融合反事实推理的多模态情感分析算法研究

doi:10.3778/j.issn.1002-8331.2404-0424

摘要/Abstract

摘要： 在多模态情感分析中，现有的情感识别模型大多在测试集上准确率高，但在实际应用中，模型情感识别准确率比测试集中低，即模型的泛化能力不强。许多研究表明，这种现象归因于：多模态情感分析模型在训练阶段严重依赖于文本模态，进而学习到了文本模态和情感标签之间关于社会、种族、性别等刻板印象，也称为文本偏见。提出一种基于反事实推理的多模态情感分析模型（counterfactual reasoning for multimodal sentiment analysis，CRFM），构建因果图并分析情感识别结果的因果效应，利用反事实推理从情感识别结果总效应中去除文本偏见直接效应，从而去除文本偏见不良影响，提高模型情感识别准确率，进而增强模型泛化能力。利用MOSI和MOSEI两种数据集，分别与六种基线模型进行对比实验，CRFM准确率达87.05%，优于其他基线模型。此外，CRFM在两种数据集中准确率更稳定，模型泛化能力更强。

关键词: 多模态情感分析, 反事实推理, 因果效应, 因果图

Abstract: In multimodal sentiment analysis, existing sentiment recognition models often achieve high accuracy on the test set, but their performance in real-world applications is lower, indicating weak generalization ability. Many studies have attributed this phenomenon to the heavy reliance of multimodal sentiment analysis models on the textual during the training phase, resulting in the learning of stereotypical biases related to social, racial, and gender factors, known as textual biases. A counterfactual reasoning for multimodal sentiment analysis (CRFM) model is proposed, constructing a causal diagram and analyziing the causal effects of sentiment recognition results. Counterfactual reasoning is utilized to remove the direct effects of textual biases from the total effect of sentiment recognition results, thereby removing the adverse effects of textual biases, improving the accuracy of sentiment recognition, and enhancing the model’s generalization ability. Comparative experiments are conducted with six baseline models in both MOSI and MOSEI datasets. The CRFM accuracy reaches 87.05%, which is better than other baseline models. In addition, CRFM has a more stable accuracy and stronger model generalization ability in both datasets.

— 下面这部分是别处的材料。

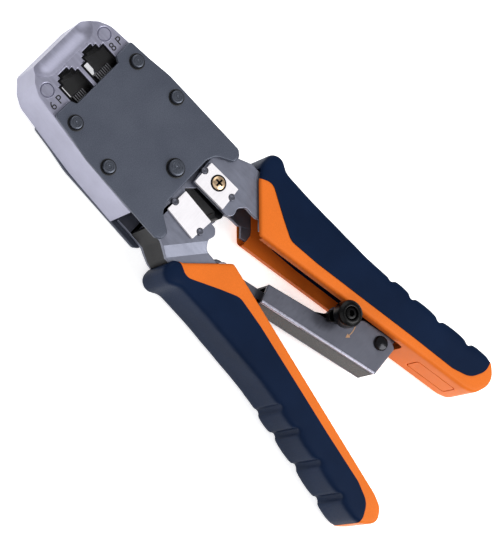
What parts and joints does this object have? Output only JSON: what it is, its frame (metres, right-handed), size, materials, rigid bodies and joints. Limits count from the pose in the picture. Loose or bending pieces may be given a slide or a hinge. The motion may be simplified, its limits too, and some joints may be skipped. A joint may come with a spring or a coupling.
{
  "type": "modular plug crimping tool",
  "caption": "Hand crimping tool with a ratchet link for modular plugs: two die openings in a steel head, cutting and stripping blades, two-colour grips.",
  "frame": {"origin": "on the main pivot axis, on the flat back face of the pivot rivet's head, which is the lowest level of the tool lying on its back", "axes": "+Y from the pivot towards the nose of the head, +Z out of the front cover, +X to the right seen from the front (towards the moving grip)"},
  "size_m": [0.095, 0.2277, 0.0328],
  "materials": {
    "frame_steel": "satin nickel",
    "cover_grey": "satin powder coat with fine speckle",
    "cover_grey_rivet": "satin",
    "arm_steel": "satin blue-grey",
    "blade_steel": "ground",
    "brass_screw": "bright",
    "pin_steel": "ground",
    "spring_steel": "drawn wire",
    "link_steel": "satin",
    "die_black": "black oxide",
    "knob_black": "moulded",
    "grip_orange": "moulded, satin",
    "grip_navy": "moulded, satin"
  },
  "bodies": {
    "head": {"head_frame": "frame_steel", "front_cover": "cover_grey", "back_cover": "cover_grey", "main_pivot_rivet": "cover_grey_rivet", "upper_rivet_left": "cover_grey_rivet", "upper_rivet_right": "cover_grey_rivet", "lower_rivet_left": "cover_grey_rivet", "lower_rivet_right": "cover_grey_rivet", "die_dowel_left": "pin_steel", "die_dowel_right": "pin_steel", "die_nest_8p": "die_black", "die_nest_6p": "die_black", "fixed_arm": "arm_steel", "fixed_grip_orange": "grip_orange", "fixed_grip_navy": "grip_navy", "stripping_blade": "blade_steel", "stripping_blade_pin_upper": "pin_steel", "stripping_blade_pin_lower": "pin_steel", "stripping_blade_screw": "pin_steel", "bar_pin": "pin_steel", "return_spring": "spring_steel"},
    "moving_handle": {"moving_arm": "arm_steel", "moving_grip_orange": "grip_orange", "moving_grip_navy": "grip_navy", "cutting_blade": "blade_steel", "cutting_blade_pin_upper": "pin_steel", "cutting_blade_pin_lower": "pin_steel", "cutting_blade_screw": "brass_screw", "crank_pin": "pin_steel", "link_pin": "die_black", "cable_stop": "die_black"},
    "punch_slide_body": {"punch_slide": "die_black", "punch_8p": "die_black", "punch_6p": "die_black", "contact_comb_8p": "spring_steel", "contact_comb_6p": "spring_steel"},
    "ratchet_box_body": {"ratchet_box": "link_steel", "pawl_spring": "spring_steel"},
    "ratchet_bar_body": {"ratchet_bar": "link_steel"},
    "release_lever_body": {"pawl": "die_black", "release_lever": "knob_black", "release_knob": "knob_black", "knob_screw": "pin_steel"}
  },
  "joints": [
    {"name": "handle_hinge", "type": "hinge", "parent": "head", "child": "moving_handle", "pos_m": [0, 0, 0.013], "axis": [0, 0, -1], "range_deg": [0, 13], "stiffness_Nm_per_rad": 0.6, "springref_deg": -8.59, "deforming": ["return_spring"]},
    {"name": "punch_travel", "type": "slide", "parent": "head", "child": "punch_slide_body", "axis": [0, 1, 0], "range_m": [0, 0.0033]},
    {"name": "box_hinge", "type": "hinge", "parent": "moving_handle", "child": "ratchet_box_body", "pos_m": [0.0183, -0.1132, 0.013], "axis": [0, 0, -1], "range_deg": [0, 8]},
    {"name": "bar_travel", "type": "slide", "parent": "ratchet_box_body", "child": "ratchet_bar_body", "axis": [0.3099, -0.9508, 0], "range_m": [0, 0.0052]},
    {"name": "release_hinge", "type": "hinge", "parent": "ratchet_box_body", "child": "release_lever_body", "pos_m": [0.0116, -0.0919, 0.013], "axis": [0, 0, -1], "range_deg": [0, 15], "stiffness_Nm_per_rad": 0.02, "springref_deg": -5.73}
  ],
  "couplings": [
    {"joint": "punch_travel", "follows": "handle_hinge", "m_per_rad": 0.0138},
    {"joint": "box_hinge", "follows": "handle_hinge", "ratio": 0.534},
    {"joint": "bar_travel", "follows": "handle_hinge", "m_per_rad": 0.02146}
  ]
}
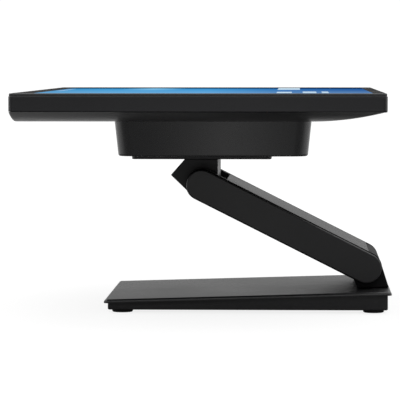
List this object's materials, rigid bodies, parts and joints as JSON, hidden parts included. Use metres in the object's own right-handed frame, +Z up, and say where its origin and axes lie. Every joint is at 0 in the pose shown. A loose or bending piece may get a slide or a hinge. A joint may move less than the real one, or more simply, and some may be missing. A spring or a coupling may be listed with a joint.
{
  "type": "all in one pc",
  "caption": "All in one touch computer on a folding two-hinge desk stand, with a glass-fronted display lying flat over a weighted base.",
  "frame": {"origin": "middle of the footprint, on the surface that the feet stand on", "axes": "+X to the right of the screen as its user sees it, -Y towards the user, +Y to the lower hinge, +Z up"},
  "size_m": [0.454, 0.278, 0.169],
  "materials": {
    "black_plastic": "fine satin moulded texture",
    "black_metal": "satin black powder coat",
    "cover_glass": "polished, black printed border round a lit panel",
    "panel_black": "gloss",
    "white_plastic": "matte",
    "clear_plastic": "clear gloss",
    "rubber": "matte",
    "steel": "zinc plated",
    "socket_metal": "nickel plated",
    "aluminium": "as cast or rolled",
    "copper": "copper, satin",
    "circuit_board": "solder mask over laminate"
  },
  "bodies": {
    "base": {"base_cover": "black_metal", "base_tray": "black_plastic", "base_ballast": "steel", "arm_hinge_block": "black_metal", "foot_front_left": "rubber", "foot_front_right": "rubber", "foot_rear_left": "rubber", "foot_rear_right": "rubber", "hinge_block_screw_left": "steel", "hinge_block_screw_right": "steel"},
    "arm": {"arm_cheek_left": "black_plastic", "arm_cheek_right": "black_plastic", "tilt_bearing_left": "black_plastic", "tilt_bearing_right": "black_plastic", "arm_top_cover": "black_plastic", "arm_bottom_cover": "black_plastic", "arm_crossbeam": "aluminium", "arm_hinge_shaft": "steel", "arm_washer_left": "steel", "arm_washer_right": "steel"},
    "tilt_shaft": {"tilt_hinge_shaft": "steel", "tilt_washer_left": "steel", "tilt_washer_right": "steel"},
    "head": {"cover_glass": "cover_glass", "glass_gasket": "rubber", "side_frame": "black_metal", "rear_cover": "black_plastic", "computer_housing": "black_plastic", "mounting_plate": "black_metal", "vesa_stiffener": "steel", "vesa_screw_1": "steel", "vesa_screw_2": "steel", "vesa_screw_3": "steel", "vesa_screw_4": "steel", "tilt_knuckle": "black_metal", "lcd_cell": "panel_black", "diffuser_films": "white_plastic", "light_guide": "clear_plastic", "led_bar": "white_plastic", "panel_tray": "steel", "chassis_plate": "steel", "display_cable": "copper", "main_board": "circuit_board", "processor": "panel_black", "cold_plate": "copper", "memory_module": "circuit_board", "ssd_module": "circuit_board", "video_port": "socket_metal", "network_port": "socket_metal", "usb_stack_left": "socket_metal", "usb_stack_right": "socket_metal", "power_inlet": "black_plastic", "fin_stack": "aluminium", "blower_housing": "black_plastic", "heat_pipe": "copper", "speaker_left": "black_plastic", "speaker_right": "black_plastic"},
    "power_button": {"power_button": "black_plastic"},
    "blower_rotor": {"blower_rotor": "black_plastic"}
  },
  "joints": [
    {"name": "arm_lift", "type": "hinge", "parent": "base", "child": "arm", "pos_m": [0, 0.1202, 0.0325], "axis": [-1, 0, 0], "range_deg": [0, 50]},
    {"name": "shaft_turn", "type": "hinge", "parent": "arm", "child": "tilt_shaft", "pos_m": [0, -0.007, 0.0965], "axis": [1, 0, 0], "range_deg": [0, 70]},
    {"name": "head_tilt", "type": "hinge", "parent": "tilt_shaft", "child": "head", "pos_m": [0, -0.007, 0.0965], "axis": [1, 0, 0], "range_deg": [0, 60]},
    {"name": "power_press", "type": "slide", "parent": "head", "child": "power_button", "axis": [0, 1, 0], "range_m": [0, 0.001], "stiffness_N_per_m": 1500, "springref_m": -0.0003},
    {"name": "blower_spin", "type": "hinge", "parent": "head", "child": "blower_rotor", "pos_m": [0.108, 0.004, 0.134], "axis": [0, 0, 1], "continuous": true}
  ],
  "couplings": [
    {"joint": "shaft_turn", "follows": "arm_lift", "ratio": 1.4}
  ]
}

Key words: multimodal sentiment analysis, counterfactual reasoning, causal effects, causal diagram

王淑娴, 杨海, 冯程, 李雪. 融合反事实推理的多模态情感分析算法研究[J]. 计算机工程与应用, 2025, 61(15): 199-208.

WANG Shuxian, YANG Hai, FENG Cheng, LI Xue. Multimodal Sentiment Analysis Based on Counterfactual Reasoning[J]. Computer Engineering and Applications, 2025, 61(15): 199-208.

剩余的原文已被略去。